Este amor de Deus tão terno, indulgente e longânime, que, embora indignado com as repetidas infidelidades de seu povo, nunca chegou a repudiá-lo definitivamente, foi o prelúdio daquela caridade ardente, que o Redentor prometido derramaria de seu Coração amoroso para todos, e que deveria ter se tornado o modelo do nosso amor e a pedra angular da Nova Aliança (cf. Haurietis Aquas, n. 18). Não há dúvida de que Jesus Cristo, através da Encarnação, possuía um verdadeiro corpo humano, dotado de todos os sentimentos que lhe são próprios, e também é verdade que Ele foi dotado de um coração físico, em tudo semelhante ao nosso, capaz de palpitar com amor e todas as outras afeições sensíveis (cf. Haurietis Aquas, 25).

 

A Palavra de Deus assumiu uma verdadeira e perfeita natureza humana e moldou e modelou um coração de carne que, não menos que o nosso, foi capaz de sofrer e ser traspassado, em vista da Redenção humana que teria alcançado com a sua paixão e Cruz, mostrando-nos assim o seu amor infinito (cf. Haurietis Aquas, 27).
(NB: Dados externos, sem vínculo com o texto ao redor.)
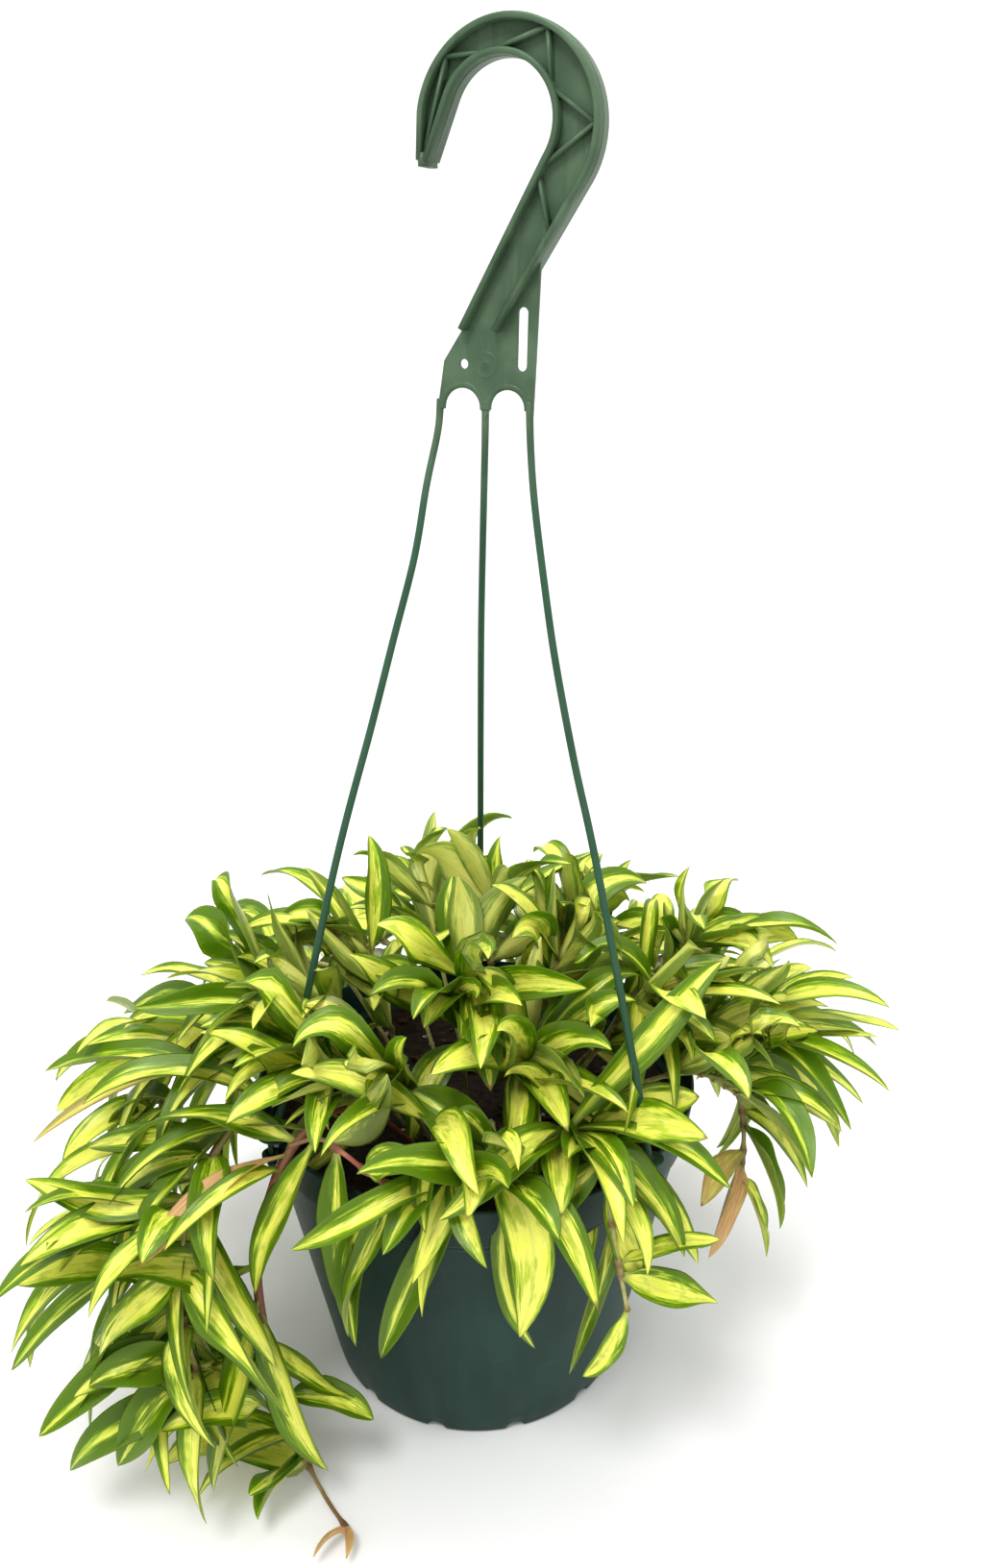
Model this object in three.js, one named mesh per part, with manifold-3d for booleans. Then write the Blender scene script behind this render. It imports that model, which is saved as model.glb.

Por meio da Encarnação, o Filho de Deus se uniu a cada homem: trabalhou com mãos humanas, pensou com mente humana, agiu com vontade humana, amou com coração humano e por isso pode estar perto de nós. em todas as nossas situações.

Coração de Jesus, generoso para com todos que vos invocam, tende piedade de nós!